O Brasil vive intensas discussões sobre a questão do meio ambiente e como preservá-lo. Uma luta de quase 10 anos está acontecendo no Quilombo da Fazenda tendo o tema meio ambiente e cultura como cenário e como atores o Poder Público Estadual e os quilombolas. Localizado no litoral norte paulista, no município de Ubatuba, o Quilombo da Fazenda teve seu reconhecimento publicado pela Fundação Cultural Palmares em Diário Oficial da União no dia 20 de janeiro de 2006. Desde então o processo de Titulação vem se arrastando pelas salas e gavetas da burocracia paulista criando um clima de constrangimento e agora obrigando o Ministério Público Federal a intervir para que o órgão estadual faça a sua parte com eficiência e impessoalidade, dentro da legalidade exigida.
O território do Quilombo da Fazenda foi sobreposto pelo Parque Estadual da Serra do Mar que é administrado pela Fundação para a Conservação e a Produção Florestal do Estado de São Paulo – Fundação Florestal, órgão vinculado à Secretaria de Meio Ambiente do Estado de São Paulo. O Parque Estadual da Serra do Mar, criado em 1977, teve sua área ampliada em 2010 de 315.000 hectares para 332.00 hectares. Abrange 23 municípios, vai de Ubatuba até Pedro de Toledo, e é considerada a maior área de proteção integral da Mata Atlântica. Hoje muitos pesquisadores e ativistas da causa ambiental reconhecem que essa área protegida por lei, só existe porque as comunidades tradicionais como os quilombolas, mantém dentro do seu modo de vida, o respeito ao bioma onde vivem, defendendo o direito de permanência dessas populações em seus territórios de origem, ao contrário dos conservacionistas que entendem que os parques ou unidades de conservação, não devem ter a presença humana, ignorando a importância dessa relação na preservação da cultura e da natureza.
Para a liderança quilombola Laura de Jesus Braga, a Laura da Fazenda, a atitude da Fundação Florestal já pode ser caracterizada como descaso. “Temos certeza de que não é do interesse da fundação regularizar o nosso quilombo. A comunidade, pressionada pela Fundação Florestal, abriu mão de grande parte do seu território, para tentar agilizar o processo, mas estamos chegando ao final de 2014 e não conseguimos a desafetação do território quilombola do Pq Estadual da Serra do Mar", explica Laura. O processo de titulação do Quilombo da Fazenda, passa por dois órgãos estaduais: a Fundação Florestal e a Fundação Instituto de Terras do Estado de São Paulo "José Gomes da Silva", o ITESP. O ITESP finalizou em março de 2007 o relatório técnico-científico que conclui que "urge a regularização fundiária do território quilombola para assegurar o direito da comunidade ao livre acesso aos recursos naturais de que sempre dispuseram, respeitando-se a legislação ambiental". Desde então a comunidade aguarda pacientemente pelo “nada a opor” da Fundação Florestal.

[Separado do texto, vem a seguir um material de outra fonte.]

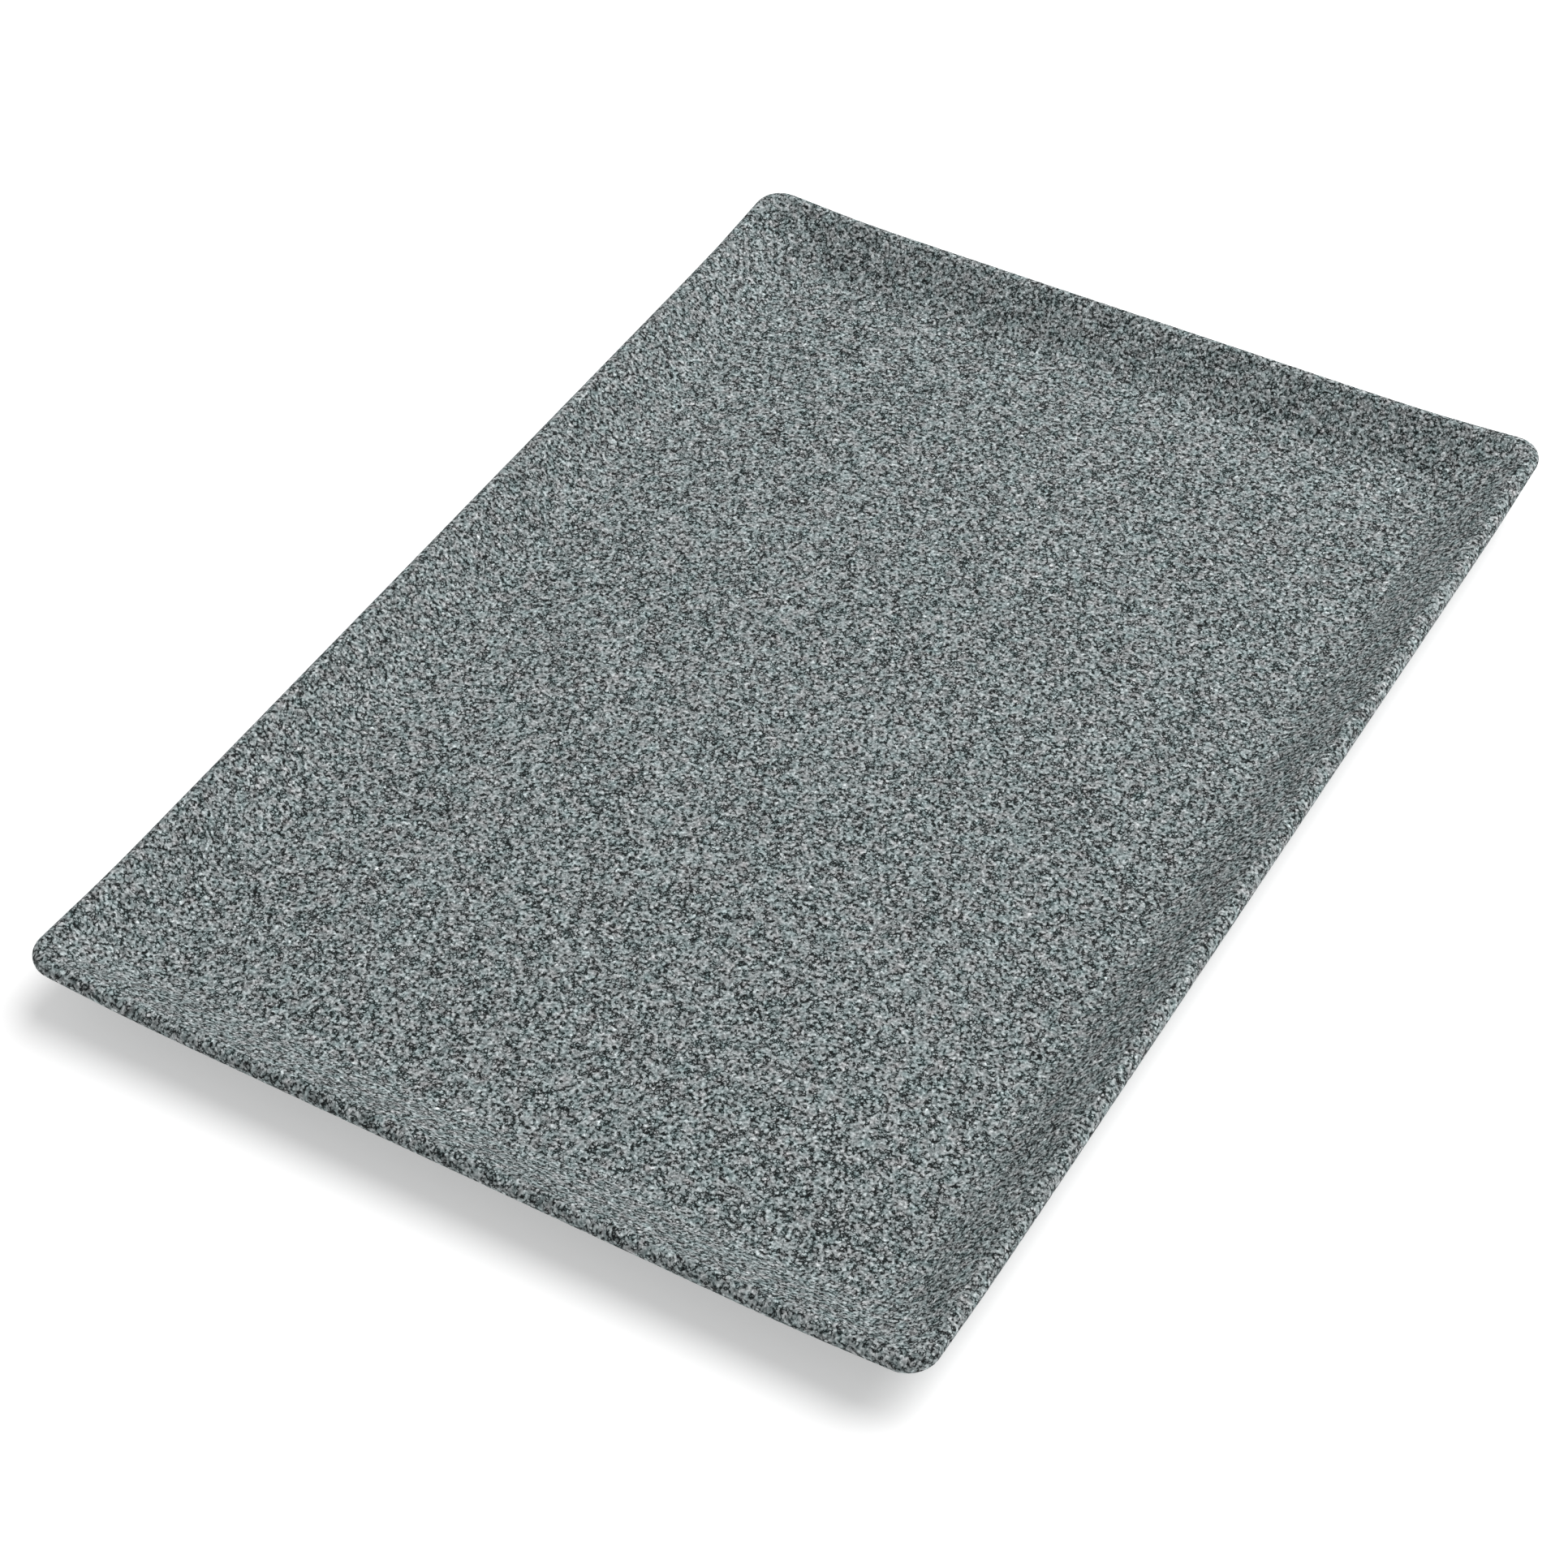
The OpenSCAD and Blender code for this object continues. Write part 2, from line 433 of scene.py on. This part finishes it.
def tray_underside():
    """The underside coat, from the base up to the parting line, where its edge thins out too."""
    edge = [under_points(LIP_R, COAT_WRAP + SEAM_HALF), under_points(LIP_R - SEAM_DEPTH, COAT_WRAP)]
    shown = np.vstack([bend_points(-LIP_R, 9), *edge])
    hidden = np.vstack([bend_points(-CORE_HALF, 4), under_points(CORE_HALF, COAT_WRAP)])
    mesh, weight = coat_mesh("underside_skin", coarse, filled(shown, BACK_STEP), hidden, False)
    undulate(mesh, weight, WAVE_DEPTH, WAVE_LENGTH, seed=8.0)
    finished(mesh)
    add_piece("underside_skin", mesh, underside, "underside_coat", "underside_coat")


# ---- the pads ----

PAD_STEPS = 96
PAD_ROUND = 0.8 * MM
GROOVE_DEPTH = 0.35 * MM
GROOVE_HALF = 0.6 * MM
GROOVE_PLACE = 0.62
DISH_DEPTH = 0.12 * MM
PAD_SINK = 0.1 * MM


def pad_profile(radius, height):
    """(radius, height) points from the middle of the foot, out over its groove and up to the tray."""
    groove = []
    for t in np.linspace(-1, 1, 9):
        groove.append((radius * GROOVE_PLACE + t * GROOVE_HALF, GROOVE_DEPTH * math.cos(t * math.pi / 2)))
    round_edge = []
    for a in np.linspace(0, math.pi / 2, 8):
        round_edge.append((radius - PAD_ROUND * (1 - math.sin(a)), PAD_ROUND * (1 - math.cos(a))))
    dish = [(radius * 0.2, DISH_DEPTH), (radius * 0.38, 0.0)]
    return dish + groove + round_edge + [(radius, height * 0.7), (radius, height + PAD_SINK)]


def add_pad(node):
    """A round silicone pad with a moulded ring groove in its foot."""
    low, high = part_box(node)
    middle = (low + high) / 2
    profile = pad_profile((high.x - low.x) / 2, high.z - low.z)
    turn = np.linspace(0, 2 * math.pi, PAD_STEPS, endpoint=False)
    points = [(middle.x, middle.y, low.z + DISH_DEPTH)]
    for r, z in profile:
        points += [(middle.x + r * math.cos(a), middle.y + r * math.sin(a), low.z + z) for a in turn]
    faces = []
    for i in range(PAD_STEPS):
        j = (i + 1) % PAD_STEPS
        faces.append((0, 1 + j, 1 + i))
        for k in range(len(profile) - 1):
            a, b = 1 + k * PAD_STEPS, 1 + (k + 1) * PAD_STEPS
            faces.append((a + i, a + j, b + j, b + i))
    last = 1 + (len(profile) - 1) * PAD_STEPS
    faces.append([last + i for i in range(PAD_STEPS)])
    mesh = bpy.data.meshes.new(node + "_pad")
    mesh.from_pydata(points, [], faces)
    finished(mesh)
    add_piece(node + "_pad", mesh, silicone, "silicone", node)


tray_top()
tray_underside()
for end in ("front", "back"):
    for side in ("left", "right"):
        add_pad(f"foot_{end}_{side}")
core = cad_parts["tray_core"].data
core.materials.clear()
core.materials.append(metal)

# ---- stage, light and camera ----

scene = bpy.context.scene
scene.view_settings.view_transform = "Standard"

WHITE = (1, 1, 1, 1)
FLOOR_R = 8.0
FLOOR_STEPS = 96
FLOOR_ALBEDO = 0.8
FLOOR_GLOW = 0.4
SKY = 0.32
# as pale as the far side of the floor, so that no horizon shows
BACKDROP = 0.66
KEY_POWER = 71
KEY_AZIMUTH = math.radians(143)
KEY_ELEVATION = math.radians(60)
KEY_DISTANCE = 2.4
KEY_SIZE = 2.6


def toward(azimuth, elevation):
    """The direction from the tray towards a place at this azimuth from the front and this elevation."""
    level = math.cos(elevation)
    return Vector((math.sin(azimuth) * level, -math.cos(azimuth) * level, math.sin(elevation)))


def plain(tree, kind, **values):
    """The output of a shader node with constant inputs."""
    made = tree.nodes.new(kind)
    for name, value in values.items():
        made.inputs[name].default_value = value
    return made.outputs[0]


def mixed(tree, factor, first, second):
    mix = tree.nodes.new("ShaderNodeMixShader")
    for socket, source in zip(mix.inputs, (factor, first, second)):
        tree.links.new(source, socket)
    return mix.outputs[0]


def floor_material():
    """A matt white table, softly lit from inside too, which keeps the contact shadow light. From below
    it can't be seen, so a view from there shows the tray's underside."""
    material = bpy.data.materials.new("floor")
    material.use_nodes = True
    tree = material.node_tree
    tree.nodes.clear()
    lit = tree.nodes.new("ShaderNodeAddShader")
    matt = plain(tree, "ShaderNodeBsdfDiffuse", Color=(FLOOR_ALBEDO, FLOOR_ALBEDO, FLOOR_ALBEDO, 1))
    tree.links.new(matt, lit.inputs[0])
    tree.links.new(plain(tree, "ShaderNodeEmission", Strength=FLOOR_GLOW), lit.inputs[1])
    clear = plain(tree, "ShaderNodeBsdfTransparent")
    backfacing = tree.nodes.new("ShaderNodeNewGeometry").outputs["Backfacing"]
    end = tree.nodes.new("ShaderNodeOutputMaterial")
    tree.links.new(mixed(tree, backfacing, lit.outputs[0], clear), end.inputs["Surface"])
    return material


def add_floor():
    mesh = bpy.data.meshes.new("floor")
    angles = np.linspace(0, 2 * math.pi, FLOOR_STEPS, endpoint=False)
    ring = [(FLOOR_R * math.cos(a), FLOOR_R * math.sin(a), 0) for a in angles]
    mesh.from_pydata(ring, [], [list(range(FLOOR_STEPS))])
    mesh.materials.append(floor_material())
    floor = bpy.data.objects.new("floor", mesh)
    scene.collection.objects.link(floor)


def add_sky():
    """An even, dim surround that looks pale to the camera."""
    world = bpy.data.worlds.new("studio")
    world.use_nodes = True
    tree = world.node_tree
    tree.nodes.clear()
    dim = plain(tree, "ShaderNodeBackground", Color=WHITE, Strength=SKY)
    pale = plain(tree, "ShaderNodeBackground", Color=WHITE, Strength=BACKDROP)
    camera_ray = tree.nodes.new("ShaderNodeLightPath").outputs["Is Camera Ray"]
    end = tree.nodes.new("ShaderNodeOutputWorld")
    tree.links.new(mixed(tree, camera_ray, dim, pale), end.inputs["Surface"])
    scene.world = world


def add_softbox(name, azimuth, elevation, distance, size, power):
    back = toward(azimuth, elevation)
    light = bpy.data.lights.new(name, "AREA")
    light.shape = "DISK"
    light.size = size
    light.energy = power
    lamp = bpy.data.objects.new(name, light)
    lamp.location = back * distance
    lamp.rotation_euler = back.to_track_quat("Z", "Y").to_euler()
    scene.collection.objects.link(lamp)


add_floor()
add_sky()
add_softbox("key", KEY_AZIMUTH, KEY_ELEVATION, KEY_DISTANCE, KEY_SIZE, KEY_POWER)

# the camera: where it stands from the tray, its turn about its own axis, and what it looks at
AZIMUTH = math.radians(31.27)
ELEVATION = math.radians(45.19)
ROLL = math.radians(-1.38)
DISTANCE = 0.9208
AIM = Vector((5.3 * MM, -34.9 * MM, MID_Z + WELL_DEPTH))
LENS = 83.28


def add_camera():
    back = toward(AZIMUTH, ELEVATION)
    level = Vector((math.cos(AZIMUTH), math.sin(AZIMUTH), 0))
    above = back.cross(level)
    right = level * math.cos(ROLL) + above * math.sin(ROLL)
    up = above * math.cos(ROLL) - level * math.sin(ROLL)
    data = bpy.data.cameras.new("camera")
    data.lens = LENS
    data.sensor_width = 36
    data.clip_start = 0.01
    camera = bpy.data.objects.new("camera", data)
    turned = Matrix((right, up, back)).transposed().to_4x4()
    camera.matrix_world = Matrix.Translation(AIM + back * DISTANCE) @ turned
    scene.collection.objects.link(camera)
    scene.camera = camera


add_camera()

A gota d'água dessa omissão aconteceu no dia 17 de setembro de 2014. Após o convite da própria Fundação Florestal para uma reunião da Câmara Técnica do Conselho do Parque Estadual da Serra do Mar, os funcionários do órgão estadual percebendo a mobilização da comunidade com instituições como a Defensoria Pública do Estado de São Paulo, Ministério Público Federal, o ITESP, o INCRA e as secretarias municipais de Meio Ambiente e da Ação e Cidadania, cancelaram a reunião a menos de 24h da sua realização. Os comunitários mantiveram o encontro, onde foi confirmado o apoio dos presentes à Comunidade do Quilombo da Fazenda.
A reunião foi realizada e a presença da Procuradora da República, Dra. Maria Rezende Capucci, renova a esperança do povo do Quilombo da Fazenda, quando ela declara que “a atividade quilombola tem preservado essa região há 300 anos e que na verdade a unidade de conservação é que está sobreposta à comunidade”. Firmou o compromisso do MPF em agendar uma reunião com a Fundação Florestal com o objetivo de mediar e acompanhar os encaminhamentos relacionados ao caso, esclarecendo que o Ministério Público “tem em sua principal função fiscalizar se os entes públicos estão cumprindo o seu trabalho e estava claro que procrastinação estava sendo praticada pela fundação estadual”, garantindo assim, maior equilíbrio na relação da comunidade do Quilombo da Fazenda com Poder Público Estadual. Para Laura da Fazenda esse encontro foi um importante passo na direção da desafetação do Quilombo da Fazenda do Parque Estadual da Serra do Mar, e assim obter a Titulação do Quilombo da Fazenda junto ao Incra. “A Fundação Florestal tem agido de forma desequilibrada. A presença e a explicação dos procuradores criou uma sensação de equilíbrio nesse processo”.